HTCondor support of GPUs beyond NVIDIA

By Igor Sfiligoi - University of California San Diego Aug 15th, 2025

The GPU computing landscape has long been dominated by NVIDIA hardware, which can be used through the CUDA interface. HTCondor, which underpins the compute scheduling in the OSPool, has thus developed support for NVIDIA GPUs long ago, and many users are actively using this functionality for production uses.

While NVIDIA still dominates the GPU landscape, AMD has recently introduced compelling GPU models that are starting to be deployed at several resource providers of interest to the OSPool. HTCondor does have experimental support for AMD GPUs, which rely on the ROCm interface, and this activity was initiated to validate it on deployed resources.

Executive Summary

HTCondor AMD GPU support is currently broken, as it would not recognize the GPUs present on the SDSC Cosmos system. The problem seems to be in the initial GPU discovery phase.

Moreover, the standard containerization tool used by HTCondor to launch user jobs, namely Apptainer, also does not work correctly with AMD GPUs, and needs to be fixed before the OSPool can effectively use resources providing AMD GPUs.

Observations and Recommendations

Observation #1

HTCondor does not properly detect the AMD GPUs in SDSC Cosmos.

The root cause seems to be the crash of condor_gpu_discovery:

/usr/libexec/condor/condor_gpu_discovery -config -extra
/opt/rh/gcc-toolset-14/root/usr/include/c++/14/bits/stl_vector.h:1130: constexpr std::vector<_Tp, _Alloc>::reference std::vector<_Tp, _Alloc>::operator[](size_type) [with _Tp = _cl_device_id*; _Alloc = std::allocator<_cl_device_id*>; reference = _cl_device_id*&; size_type = long unsigned int]: Assertion '__n < this->size()' failed.
Aborted

Recommendation:

The HTCondor team should fix the condor_gpu_discovery tool.


Observation #2

Apptainer blindly imports the AMD ROCm libraries and tools inside the container

But that does not work, unless the OS inside and outside the container are the same, which is often not the case.

In this particular test, the OS on SDSC Cosmos was SLES 15, while the OS in the container was AlmaLinux9.

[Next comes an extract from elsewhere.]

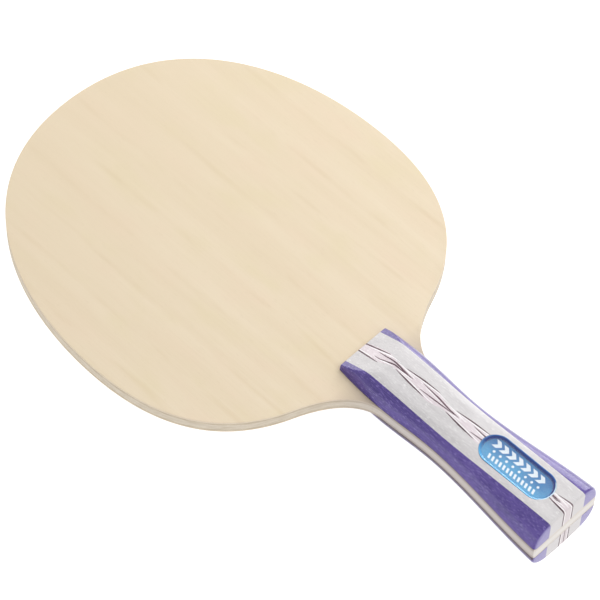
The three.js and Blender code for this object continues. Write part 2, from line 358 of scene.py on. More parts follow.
class Paint:
    """One Principled material, with small functions for the procedural nodes that colour it."""

    def __init__(self, name, roughness, **inputs):
        self.material = bpy.data.materials.new(name)
        self.material.use_nodes = True
        tree = self.material.node_tree
        self.nodes, self.links = tree.nodes, tree.links
        self.shader = self.nodes["Principled BSDF"]
        self.shader.inputs["Roughness"].default_value = roughness
        for key, value in inputs.items():
            self.shader.inputs[key.replace("_", " ")].default_value = value
        self.place = self.nodes.new("ShaderNodeTexCoord").outputs["Object"]

    def stretched(self, size, offset):
        """Object coordinates counted in steps of size, in millimetres along x, y and z."""
        mapping = self.nodes.new("ShaderNodeMapping")
        self.links.new(self.place, mapping.inputs["Vector"])
        mapping.inputs["Scale"].default_value = [1 / (s * MM) for s in size]
        mapping.inputs["Location"].default_value = offset
        return mapping.outputs["Vector"]

    def noise(self, size, detail=2.0, roughness=0.5, distortion=0.0, offset=(0, 0, 0)):
        node = self.nodes.new("ShaderNodeTexNoise")
        self.links.new(self.stretched(size, offset), node.inputs["Vector"])
        node.inputs["Scale"].default_value = 1.0
        node.inputs["Detail"].default_value = detail
        node.inputs["Roughness"].default_value = roughness
        node.inputs["Distortion"].default_value = distortion
        return node.outputs["Fac"]

    def math(self, operation, a, b=0):
        node = self.nodes.new("ShaderNodeMath")
        node.operation = operation
        for socket, value in zip(node.inputs, (a, b)):
            if isinstance(value, (int, float)):
                socket.default_value = value
            else:
                self.links.new(value, socket)
        return node.outputs["Value"]

    def ramp(self, value, *stops):
        """Remaps a value through (position, level) stops."""
        node = self.nodes.new("ShaderNodeValToRGB")
        self.links.new(value, node.inputs["Fac"])
        elements = node.color_ramp.elements
        while len(elements) < len(stops):
            elements.new(0.5)
        for element, (position, level) in zip(elements, stops):
            element.position = position
            element.color = (level, level, level, 1)
        return node.outputs["Color"]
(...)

singularity shell --rocm …
> /usr/libexec/condor/condor_gpu_discovery -diag -hip
diag: clearing environment before device enumeration
Can't open library 'libamdhip64.so.6': '/lib64/libstdc++.so.6: version `GLIBCXX_3.4.30' not found (required by /.singularity.d/libs/libamd_comgr.so.2)'

I got the same result using SingularityPro.

Recommendation:

The Apptainer team should fix the handling of the --rocm option.


Observation #3

Container images that include the ROCm stack work correctly in Apptainer only if process isolation is not enabled. Unfortunately, pilot systems require this functionality.

singularity shell <rocm-enabled image>
> /usr/libexec/condor/condor_gpu_discovery -diag -hip
diag: clearing environment before device enumeration
diag: hip_Init()
diag: hipDevice count: 4 
DetectedGPUs="GPU0, GPU1, GPU2, GPU3"

singularity shell --contain <rocm-enabled image>
>  /usr/libexec/condor/condor_gpu_discovery -diag -hip
diag: clearing environment before device enumeration
diag: hip_Init()
diag: hipDevice count: 0 
DetectedGPUs=0

Recommendation:

The Apptainer team should investigate how to fix this. It may be dealt with as part of fixing the --rocm option.